Busto A. – Da Borsano a Dairago il tragitto è breve e già da lontano si individua questo paese grazie “ad un altissimo belvedere della casa di villeggiatura” dei Lampugnani, una famiglia di antico lignaggio che tanto fra terre e case possedette nella zona del Legnanese.
La dimora, più un palazzotto che una villa, si presenta con un affaccio diretto sull’abitato e non presenta significative caratteristiche se non, appunto, l’agile torretta voluta nel 1812 dal giureconsulto e notaio Luigi Lampugnani che tenne a ricordare con marmorea lapide questa sua impresa. Lì intorno altri edifici mostrano un’antica dignità come il palazzo che fu dei conti Casati, popolarmente chiamato “Camaón”, illeggiadrito da un portico a cinque arcate e intrigante per via di affreschi e scritte che si vedono ancora, sia pure a stento, sulle pareti.
Non è lontano da Dairago Busto Garolfo che di ville ne ha tante, quasi come certi paesi sul Naviglio. Ma invece di placide acque il borgo aveva terre fertili dove crescevano il gelso e la vite. Chi non conosce i versi del Porta che, con gran scorno di quelli di Busto Grande, inneggiava: “Che granada! Varda, varda! /Sent che odor!/Che bel color!/Viva Bust/e i so vidor!/Quest chi sì l’è el ver bombas/che consola, che dà gust/alla bocca, ai occ, an nas…”? I signori dalla città vi venivano quindi per controllare i momenti della vendemmia, appena si faceva autunno, mentre nei mesi precedenti c’erano altre piantagioni da seguire. Questi “signori” si chiamavano, a leggere la “Grande Illustrazione del Lombardo Veneto” pubblicata nel 1857, Litta Modignani, Bellotti, Bellone, Battaglia, ma nei secoli prima risuonavano ben altri e più prestigiosi cognomi: Brentano, Arconati, Fossati, Castelbarco Visconti e Rescalli, questi ultimi diventati i feudatari del borgo.
Disposte a pochi passi dalla Piazza Grande dove stava anche la Parrocchiale per la cui facciata diede disegni il prestigioso architetto Francesco Maria Richini, tutte queste “dimore da nobile” non creavano allora, e tanto più oggi, un caratteristico ambiente omogeneo; ciascuna sembrava vivere nel suo spazio concluso, quasi gelosa della propria “privacy”. Una discrezione che si palesa anche nella loro architettura, parca di originalità e di ricercatezza di forme, invece sobria e funzionale nelle sue ordinate sequenze di aperture e provvista degli immancabili, necessari portici che insieme alle ali laterali più basse racchiudevano le corti spaziose. Da qui passaggi studiati conducevano ai rustici, sede dell’attività agricola, mentre sul fondo il portico della facciata era snodo degli ambienti di rappresentanza: lo scalone, sale e salone d’onore.

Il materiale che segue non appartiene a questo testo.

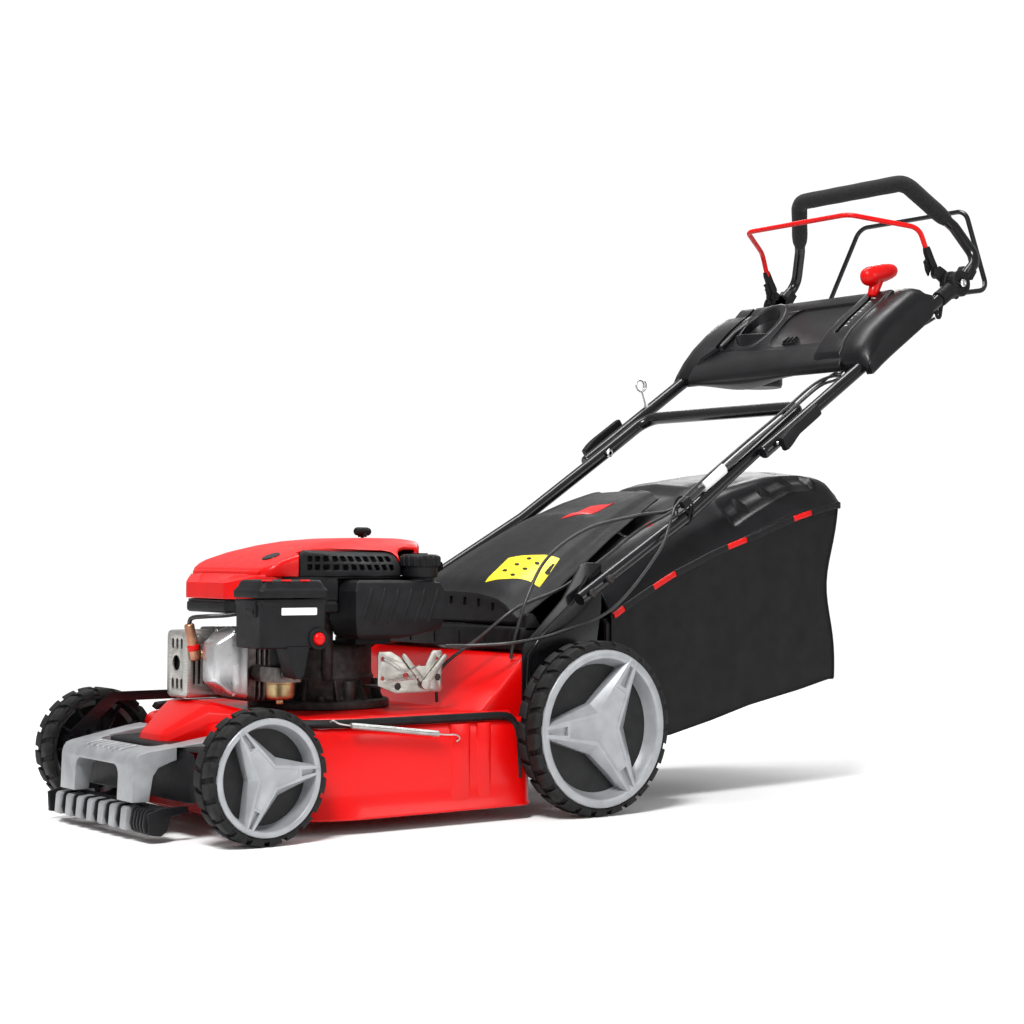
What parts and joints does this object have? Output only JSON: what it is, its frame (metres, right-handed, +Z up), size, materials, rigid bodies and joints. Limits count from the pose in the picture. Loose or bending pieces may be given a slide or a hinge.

Anche a Busto Garolfo non tutti i palazzi villerecci sono giunti fino ai nostri tempi nella integrità voluta dalle originarie famiglie proprietarie, anzi l’ambiente rurale di una volta si è perso del tutto.
Ma si resta sorpresi quando si raggiunge, alla fine di un percorso alberato, l’accesso alla dimora che appartenne ai Rescalli (ora Villoresi), dominato da un solenne portale a ragione assegnato a Domenico Valmagini, architetto al servizio di Ranuccio II Farnese nel contado di Parma, ma anche originale autore del Mortorio presso San Giovanni nella non lontana Busto Grande.
In questo complesso i portici sono addirittura su tre lati e da quello centrale, passando per il salone di ricevimento, si accede al parco disegnato da Luigi Canonica, infaticabile architetto del periodo napoleonico, autore anche della serra di elegante disegno, fortunatamente giunta intatta fino a noi.
Anche i conti Brentano, forti dei prestigiosi incarichi che significavano anche un patrimonio doviziosamente in crescendo, si diedero da fare per imprimere tono signorile alla loro casa ingentilendola con una balconata e con ringhiere in ferro battuto preziose nella loro barocchetta eleganza apprezzabile anche nel cancello sormontato dall’aquila bicipite di riferimento imperiale, messa lì a palesare la riconoscenza della famiglia per gli uffizi e i titoli ricevuti.
Ora questa dimora è diventata proprietà del Municipio che, del resto, ha la sua sede ufficiale in un’altra storica villa, quella originariamente della famiglia Bellani ma nota ai più come Molteni. La si individua facilmente tra le case per l’inconsueto paramento di mattoni a vista, sapientemente messa a sfondo della Contrada Larga.